Back in Copenhagen in 1838, he immediately started his own production of surgical instruments. His qualifications as an instrumentmaker and bandagist was soon noticed by the city's medical doctors and surgeons.

He was in 1841 granted status of official instrumentmaker by the Royal Danish Academy of Surgery, and in 1843, after the academy had been merged with the University of Copenhagen's Department of Medicine, he was granted status of university instrumentmaker. He later went abroad on several occasions, both to update his knowledge of surgical instruments and to become familiar with new areas of the metal industry.
In 1846–50, he operated a tool factory in a partnership with Theodor Marstrand.

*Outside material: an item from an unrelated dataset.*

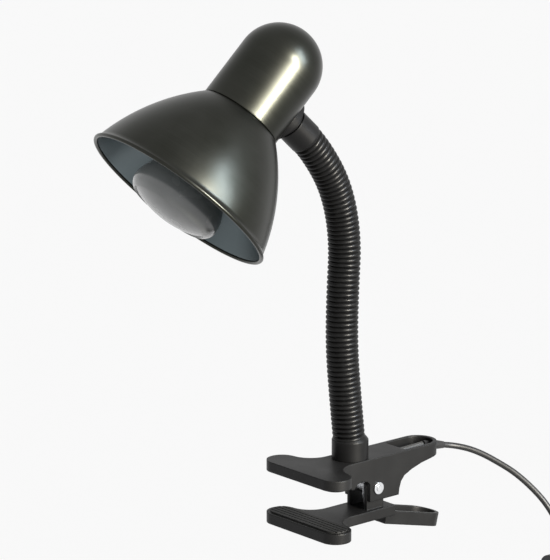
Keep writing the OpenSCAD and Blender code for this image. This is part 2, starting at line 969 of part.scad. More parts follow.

Nyrop was aboard member of Industriforeningen from 1843. During the First Schleswig War, 1848–49, he devoted himself to the development of better artificial limbs for the many injured soldiers who returned from the war. Several of his inventions won him international acclaim. Towards the end of his career he increasingly focused on simplifying his surgical armamentarium.

Nyrop published Bandager og Instrumenter I-III in 1864–77.

== Camillus Nyrops Etablissement ==
The company was based at Købmagergade 43. The building is from 1880 and was designed by Ludvig Fenger. The building around the corner at Løvstræde 4 was also built for the company. It was designed by Martin Nyrop.

==Personal life and legacy==
Nyrop married Karen Christine (Kamma) Andersen (5 March 1822 - 10 December 1893), the daughter of Toldbod Vinhus Hans Andersen (1792–1865) and Juliane Marie Berggreen (c. 1780–1841), on 6 July 1839 in the Garrison Church in Copenhagen.

Nyrop was awarded the Medal of Merit in 1850 and amade a titular professor in 1860. He died on 24 December 1883 and is buried at the Garrison Cemetery in Copenhagen.

His company, Camillus Nyrops Etablissement, was continued by two of his sons, Johan Ernst Nyrop (1850–1931) and Hans Louis Nyrop (1861–1931). It was converted into a limited company (aktieselskab) in 1924 and merged with Hjalmar Maag A/S. His other sons were the industrial historian Camillus Nyrop (1843–1918) and the filologist Kristoffer Nyrop.

Johan Ernst Nyrop's son was the founder of the Niro Atomizer spray dryer.